Before hearing of this book, many may have been completely unaware of Ames. Reading it, they will learn of his amazing life and his considerable achievements. They will also discover how much Ames valued others and his value to humanity. He lost his life in the Middle East, a land which to him was a great treasure. A man of integrity, Ames had a strong moral center, an abundance of goodwill, and always the best intentions. He made the best impression possible of himself and his country with everyone he met.

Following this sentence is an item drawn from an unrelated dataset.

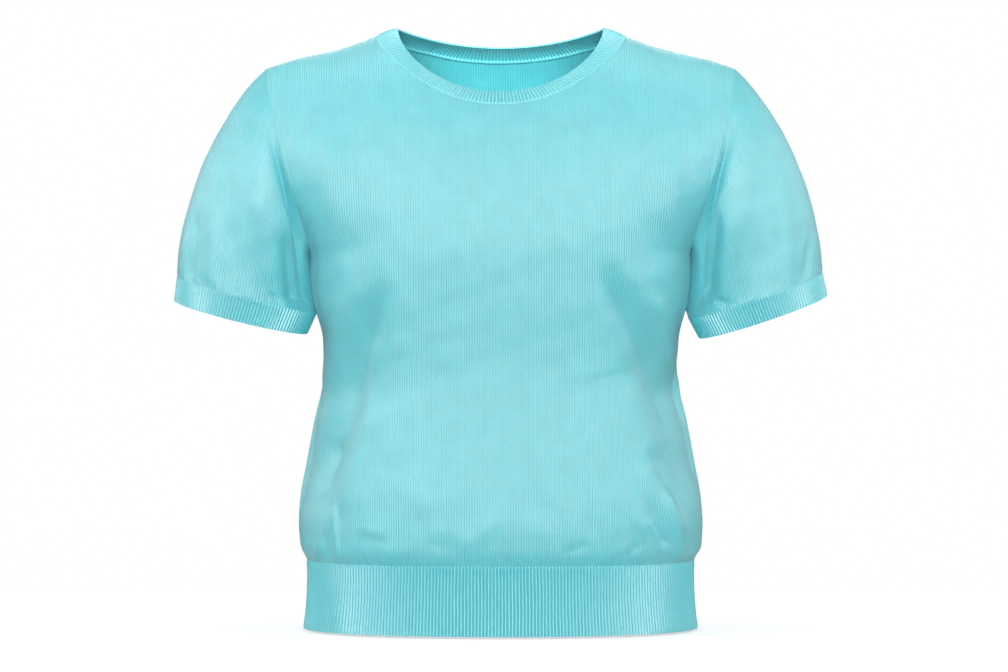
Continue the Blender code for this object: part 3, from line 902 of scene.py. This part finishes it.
def stitches(nodes, wale, course):
    """Height of plain knit, 0 to 1: rounded wales, each of two slanting legs for every course."""
    away = off_middle(nodes, wale)
    wale_round = nodes.arch(nodes.math("MULTIPLY", away, 2.0))
    leg = nodes.arch(nodes.math("MULTIPLY", nodes.math("SUBTRACT", away, LEG_AWAY), 1 / LEG_HALF_WIDTH))
    turn = nodes.math("FRACT", nodes.math("MULTIPLY_ADD", away, LEG_SLANT, course))
    up = nodes.arch(nodes.math("MULTIPLY_ADD", turn, 2.0, -1.0))
    leg = nodes.math("MULTIPLY", leg, nodes.math("MULTIPLY_ADD", up, LEG_SWELL, 1 - LEG_SWELL))
    return nodes.math("MULTIPLY_ADD", leg, LEG_SHARE, nodes.math("MULTIPLY", wale_round, 1 - LEG_SHARE))


def rib_groove_shade(nodes, wale, course):
    """How far a point is down in a groove between ribs, 0 to 1, fading in along the seam: the mask of the
    shade painted into the rib grooves.
    """
    groove = nodes.math("MULTIPLY", off_middle(nodes, wale), 2.0)
    groove = nodes.math("POWER", groove, RIB_GROOVE_SHADE_SHARPNESS)
    begun = nodes.math("MINIMUM", nodes.math("MAXIMUM", course, 0.0), 1.0)
    return nodes.math("MULTIPLY", groove, begun)


def knit_material(name, groove_shade_share, stitch_depth, ribbed):
    """A turquoise yarn in stitches with shade painted darker between them, under a soft whitish sheen and
    gloss.
    """
    material = bpy.data.materials.new(name)
    nodes = Nodes(material)
    wale, course = nodes.knit()
    height = stitches(nodes, wale, course)
    fibre = nodes.noise(FIBRE_SCALE)
    cloud = nodes.noise(CLOUD_SCALE)
    # Painted shade: the colour darkens towards the grooves between stitches by the groove's share; the
    # fibre and cloud noise add random tone.
    shade = nodes.math("MULTIPLY_ADD", height, groove_shade_share, 1.0 - groove_shade_share)
    for noise, share in ((fibre, FIBRE_SHADE), (cloud, CLOUD_SHADE)):
        shade = nodes.math("MULTIPLY_ADD", nodes.math("SUBTRACT", noise, 0.5), share, shade)
    colour = nodes.mix(shade, KNIT_GROOVE_SHADE_COLOUR, KNIT_COLOUR)
    # Painted shade in the grooves between ribs.
    if ribbed:
        colour = nodes.mix(rib_groove_shade(nodes, wale, course), colour, RIB_GROOVE_SHADE_COLOUR)
    normal = {}
    for relief, depth, strength in ((cloud, *CLOUD_BUMP), (fibre, *FIBRE_BUMP), (height, stitch_depth, 1)):
        inputs = {"Height": relief, "Distance": depth, "Strength": strength} | normal
        normal = {"Normal": nodes.add("Bump", inputs).outputs["Normal"]}
    nodes.fill(nodes.tree.nodes["Principled BSDF"], {"Base Color": colour} | normal | KNIT_FINISH)
    return material


def floor_material():
    """White paper that glows a little for the camera, so that it stays white up to its edge."""
    material = bpy.data.materials.new("floor_white")
    nodes = Nodes(material)
    is_camera = nodes.add("LightPath", {}).outputs["Is Camera Ray"]
    glow = nodes.math("MULTIPLY", is_camera, FLOOR_GLOW)
    nodes.fill(nodes.tree.nodes["Principled BSDF"], {"Emission Strength": glow} | FLOOR_FINISH)
    return material


# ---------------------------------------------------------------- pieces
def add_body(knit, rib):
    """The front and the back, with the hem band below each. Returns their outer and inner points."""
    walls = {}
    for name, facing, folds in (("front", -1, FRONT_FOLDS), ("back", 1, BACK_FOLDS)):
        outer, inner, gauge = Panel(facing, folds).walls()
        walls[name] = outer, inner
        off_seam = np.array([0, facing * SEAM_GAP / 2, 0])
        coarse = inner[:, ::COARSE_STEP]
        piece = add_shell(
            name + "_knit", name, outer + off_seam, coarse + off_seam, False, gauge, knit
        )
        add_hem(name, (outer[0], inner[0]), off_seam, rib)
    return walls


def add_hem(name, lines, off_seam, rib):
    """The hem band below a panel, from the panel's lowest outer and inner line."""
    flare = np.array([HEM_FLARE, HEM_FLARE, 0])
    seam, edge = [], []
    for line in lines:
        start = line + off_seam
        start[:, 2] = HEM_TOP - SEAM_GAP
        seam.append(start)
        edge.append(line * flare + off_seam + np.array([0, 0, HEM_BOTTOM]))
    band = ribbed_band(f"hem_{name}_rib", "hem_" + name, seam, edge, HEM_BAND, rib, HEM_FANS)


def add_neckband(walls, rib):
    """The neckband: one ring of rib from the neckline seam up to the neck opening."""
    first, last = SHOULDER_COLUMNS, SHOULDER_COLUMNS + 2 * NECK_COLUMNS
    loops = []
    for front, back in zip(walls["front"], walls["back"]):
        loops.append(np.vstack([front[-1, first:last], back[-1, last:first:-1]]))
    outer, inner = loops
    edge = outer.copy()
    edge[:, 0] = outer[:, 0] * EDGE_HALF_WIDTH / NECK_HALF_WIDTH
    share = np.abs(edge[:, 0]) / EDGE_HALF_WIDTH
    is_front = outer[:, 1] < 0
    edge[:, 1] = outer[:, 1] * np.where(is_front, FRONT_EDGE_REACH, BACK_EDGE_REACH)
    edge[:, 2] = -np.where(is_front, neck_curve(share, *FRONT_EDGE), neck_curve(share, *BACK_EDGE))
    rise = unit(edge - outer)
    tangent = unit(np.roll(outer, -1, axis=0) - np.roll(outer, 1, axis=0))
    out = unit(np.cross(rise, tangent))
    out *= np.sign(((outer - inner) * out).sum(axis=1))[:, None]
    seam = (outer + rise * SEAM_GAP, inner + rise * SEAM_GAP)
    band = ribbed_band("neckband_rib", "neckband", seam, (edge, edge - out * WALL), NECKBAND, rib)


def downward(side, slope):
    """Direction outwards and down at a slope in degrees below the horizontal."""
    return np.array([side * math.cos(math.radians(slope)), 0, -math.sin(math.radians(slope))])


def cuff_ring(side, ring, lean, angles):
    """Points of a tilted ring, from its outermost point round by the front, and their directions
    away from its middle."""
    out_x, height, half_width = ring
    middle = np.array([side * out_x, 0, height])
    across = downward(side, -lean)
    forward = np.array([0, -1, -CUFF_FRONT_DIP])
    cos, sin = np.cos(angles)[:, None], np.sin(angles)[:, None]
    points = middle + across * cos * half_width + forward * sin * CUFF_HALF_DEPTH
    out = unit(across * cos / half_width + forward * sin / CUFF_HALF_DEPTH)
    return points, out


def valley(z, away_top, away_cuff, normal):
    """Height of the valley in a sleeve beside its armhole seam."""
    depth = VALLEY_DEPTH * ease(VALLEY_START - z, VALLEY_START - VALLEY_FULL)
    depth = depth * ramp(np.abs(normal[..., 1]), VALLEY_FACING) * ramp(away_cuff, VALLEY_CUFF_FADE)
    return -depth * bell(away_top, VALLEY_AWAY, VALLEY_HALF_WIDTH) * ramp(away_top, JOIN_FADE)


def sleeve_relief(label, points, away_top, away_cuff, run, normal):
    """Height of a sleeve's folds, gathers, valley and slow unevenness at each point."""
    x, z = points[..., 0], points[..., 2]
    total = SLEEVE_SOFTNESS * soft_waves(x * SLEEVE_WAVE_FINENESS, z + SLEEVE_WAVE_SHIFT)
    for face, facing in (("front", -normal[..., 1]), ("back", normal[..., 1])):
        for fold in SLEEVE_FOLDS[f"{label} {face}"]:
            total += soft_fold(x, z, fold) * ramp(facing, FOLD_FACING)
    total *= ramp(away_top, SLEEVE_TOP_FADE) * ramp(away_cuff, SLEEVE_CUFF_FADE)
    total += SLEEVE_SOFTNESS * puckers(run, away_cuff, SLEEVE_PUCKER_SEED)
    return total + valley(z, away_top, away_cuff, normal) + seam_dip(away_top)


def armhole_seam(walls, side):
    """Outer and inner line of an armhole, from the shoulder down the front and up the back, and the
    angle round the cuff that each point leads to."""
    column = -1 if side > 0 else 0
    off_body = armhole_frame(side)[2] * SEAM_GAP
    lines = []
    for front, back in zip(walls["front"], walls["back"]):
        down_front = front[SIDE_ROWS:, column][::-1]
        up_back = back[SIDE_ROWS:, column][1:-1]
        lines.append(np.vstack([down_front, up_back]) + off_body)
    length = lengths_along(np.vstack([lines[0], lines[0][:1]]), 0)
    underarm = length[ARMHOLE_ROWS]
    front_share = length[: ARMHOLE_ROWS + 1] / underarm
    back_share = (length[ARMHOLE_ROWS:-1] - underarm) / (length[-1] - underarm)
    angles = math.pi * np.concatenate([front_share, 1 + back_share[1:]])
    return lines[0], lines[1], angles


def sleeve_form(side, seam_outer, seam_inner, top, lean, angles):
    """Points and outward directions of a smooth sleeve, a row for each step from seam to cuff."""
    ring, ring_out = cuff_ring(side, top, lean, angles)
    top_share = (1 + np.cos(angles))[:, None] / 2
    start = top_share * downward(side, CAP_SLOPE) + (1 - top_share) * downward(side, UNDERARM_SLOPE)
    start = unit(start)
    start[:, 1] -= SLEEVE_SWELL * np.sin(angles)
    end = unit(top_share * downward(side, 90) + (1 - top_share) * downward(side, 90 - lean))
    span = np.linalg.norm(ring - seam_outer, axis=1)[:, None] * SLEEVE_FULLNESS

    def points_at(share):
        return hermite(share, seam_outer, start * span, ring, end * span)

    points, normals = [seam_outer], [unit(seam_outer - seam_inner)]
    for row in range(1, SLEEVE_ROWS + 1):
        share = row / SLEEVE_ROWS
        here = points_at(share)
        round_step = np.roll(here, -1, axis=0) - np.roll(here, 1, axis=0)
        down_step = points_at(min(share + SLOPE_STEP, 1)) - points_at(share - SLOPE_STEP)
        points.append(here)
        normals.append(unit(np.cross(round_step, down_step)) * side)
    normals[-1] = ring_out
    return np.array(points), np.array(normals)


def add_sleeve(walls, label, side, top, edge, lean, knit, rib):
    """One set-in sleeve, from the armhole to the cuff, and its ribbed cuff."""
    seam_outer, seam_inner, angles = armhole_seam(walls, side)
    points, normals = sleeve_form(side, seam_outer, seam_inner, top, lean, angles)
    down = lengths_along(points, 0)
    run = lengths_along(points, 1)
    height = sleeve_relief(label, points, down, down[-1:] - down, run, normals)
    height[0] = height[-1] = 0
    outer = points + normals * height[..., None]
    inner = outer - normals * WALL
    inner[0] = seam_inner
    wales = np.broadcast_to(np.arange(len(angles)) * SLEEVE_WALES / len(angles), down.shape)
    gauge = np.stack([wales, down / COURSE], axis=-1)
    coarse = inner[:, ::COARSE_STEP]
    name = "sleeve_" + label
    piece = add_shell(name + "_knit", name, outer, coarse, True, gauge, knit)

    off_seam = downward(side, 90 - lean) * SEAM_GAP
    seam = (outer[-1] + off_seam, inner[-1] + off_seam)
    edge_line, edge_out = cuff_ring(side, edge, lean, angles)
    edges = (edge_line, edge_line - edge_out * WALL)
    band = ribbed_band(f"cuff_{label}_rib", "cuff_" + label, seam, edges, CUFF_BAND, rib)


# ---------------------------------------------------------------- studio
def add_camera():
    """A camera straight in front of the garment, at the photograph's scale."""
    data = bpy.data.cameras.new("camera")
    data.sensor_width = SENSOR
    data.lens = SENSOR * CAMERA_DISTANCE / (IMAGE_WIDTH * PIXEL)
    data.clip_end = 50
    camera = add_object("camera", data)
    camera.location = (CAMERA_X, -CAMERA_DISTANCE, CAMERA_Z)
    camera.rotation_euler = (math.radians(90), 0, 0)
    bpy.context.scene.camera = camera


def add_area_light(name, place, target, size, power, spread):
    data = bpy.data.lights.new(name, "AREA")
    data.shape = "RECTANGLE"
    data.size, data.size_y = size
    data.spread = math.radians(spread)
    place_light(data, place, target, power)


def add_neck_light():
    """A small spot light that reaches in through the neck opening."""
    data = bpy.data.lights.new("neck", "SPOT")
    data.spot_size = math.radians(NECK_LIGHT_ANGLE)
    data.spot_blend = NECK_LIGHT_BLEND
    data.shadow_soft_size = NECK_LIGHT_RADIUS
    place_light(data, NECK_LIGHT_PLACE, NECK_LIGHT_TARGET, NECK_LIGHT_POWER)


def place_light(data, place, target, power):
    """Puts a light at a place and points it at its target."""
    data.energy = power
    light = add_object(data.name, data)
    light.location = place
    toward = np.array(target, float) - np.array(place, float)
    yaw = math.atan2(-toward[0], toward[1])
    pitch = math.atan2(math.hypot(toward[0], toward[1]), -toward[2])
    light.rotation_euler = (pitch, 0, yaw)


def add_world():
    """Soft light from all round, in front of a white background."""
    world = bpy.data.worlds.new("studio")
    nodes = Nodes(world)
    around = nodes.fill(nodes.tree.nodes["Background"], {"Color": WHITE, "Strength": AMBIENT})
    behind = nodes.add("Background", {"Color": WHITE})
    is_camera = nodes.add("LightPath", {}).outputs["Is Camera Ray"]
    seen = nodes.add("MixShader", {0: is_camera, 1: around.outputs[0], 2: behind.outputs[0]})
    nodes.fill(nodes.tree.nodes["World Output"], {"Surface": seen.outputs[0]})
    bpy.context.scene.world = world


def add_floor():
    """A square of white floor just under the hem."""
    mesh = bpy.data.meshes.new("floor")
    corners = []
    for x, y in ((-1, -1), (1, -1), (1, 1), (-1, 1)):
        corners.append((x * FLOOR_REACH, y * FLOOR_REACH, FLOOR_HEIGHT))
    mesh.from_pydata(corners, [], [(0, 1, 2, 3)])
    mesh.materials.append(floor_material())
    floor = add_object("floor", mesh)


def add_studio():
    """The floor, white surroundings and large soft lights."""
    add_floor()
    add_world()
    for light in LIGHTS:
        add_area_light(*light)
    add_neck_light()
    bpy.context.scene.view_settings.view_transform = "Standard"


def main():
    knit = knit_material("plain_knit", groove_shade_share=0.42, stitch_depth=0.00034, ribbed=False)
    rib = knit_material("rib_knit", groove_shade_share=0.10, stitch_depth=0.0003, ribbed=True)
    walls = add_body(knit, rib)
    add_neckband(walls, rib)
    for sleeve in SLEEVES:
        add_sleeve(walls, *sleeve, knit, rib)
    add_studio()
    add_camera()


main()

There is much, much more about Ames in this exciting book. Readers of greatcharlie.com are likely working through their summer reading lists. Hopefully, they will be able work The Good Spy in among their selections. Without using distortion or exaggeration, it is a book that will take the reader on a journey through the Middle East and halls of power in Washington, DC. It is a story of intrigue and excitement as much as humility and honor. It discusses people and ideas that have moved events forward which is an emphasis of greatcharlie.com’s commentaries. Without reservation, greatcharlie.com highly recommends The Good Spy to all.